◇2014-06-23 (月)
本学園のセミナーハウス・志賀直哉旧居で古典講読講座《芭蕉と大和》第3回を開催しました。講師に、元奈良学園高等学校教員の吉村治彦先生をお招きし、月1回のペースで『野ざらし紀行』(芭蕉文集)を読んでいます。
奈良と関係の深い『野ざらし紀行』。芭蕉41歳、弟子の千里(ちり)を伴い、故郷の伊賀上野への旅紀行です。先生は、「旅をしたルートにはあいまいなものもありますが、我々読者が想像を膨らませて読めばいいのです」と話されました。
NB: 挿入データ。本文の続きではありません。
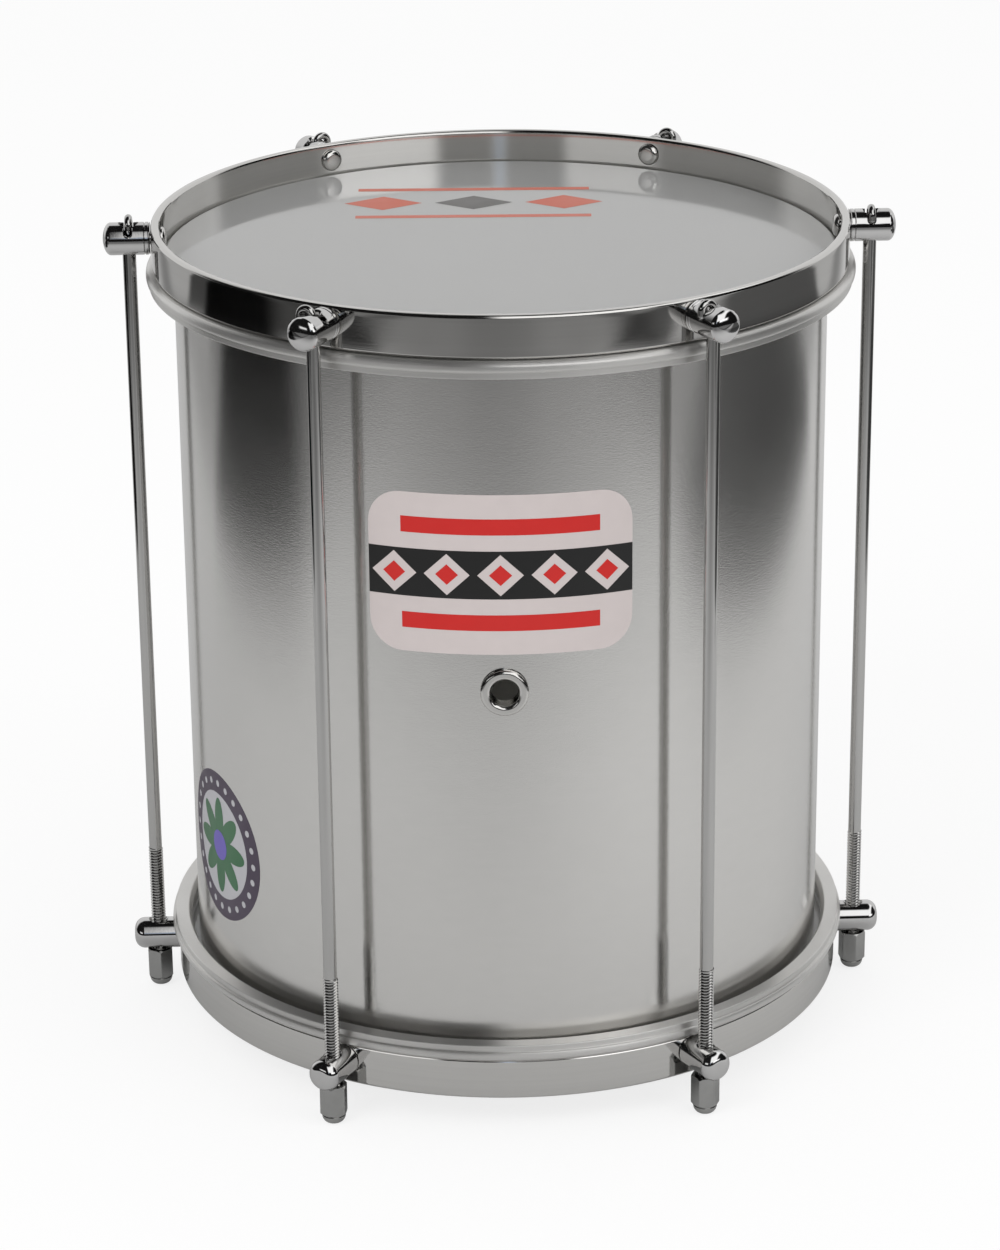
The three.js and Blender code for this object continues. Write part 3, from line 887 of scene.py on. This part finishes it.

『野ざらし紀行』の冒頭部分を先生が音読、現代語訳しながら、名文の理由は、芭蕉が崇拝した『荘子』や『論語』など中国の古典・故事の引用がもたらす格調高さだと説明されました。
貞享甲子(1864年)秋八月、深川の芭蕉庵を発った芭蕉が約1か月かけて故郷へたどり着くのですが、講座では、芭蕉が道中で詠んだ歌に情景を思い描き、芭蕉の心理を推し量りながら読みました。旅は箱根の関を越え、富士川のほとりで捨て子に遭遇、大井川を越え、小夜の中山を経て、伊勢神宮参拝と続きます。
先生は、江戸から伊賀上野までの拡大地図を新たに配布され、『野ざらし紀行』の内容と照らし合わせながら読み進めました。伊勢で芭蕉は、朋友の松葉屋風瀑宅に逗留、内宮へ詣でたものの身なりが僧のようであったために参拝を断られたとありました。次回は伊賀上野に帰り着き、いよいよ奈良へ足を踏み入れます。
旧居では、アジサイが色づき始め、ギボウシの花も開花待ちです。玄関では、山野草愛好会がお寄せくださったコシキジマシライトソウが、梅雨時の清涼剤の役目を果たしているようです。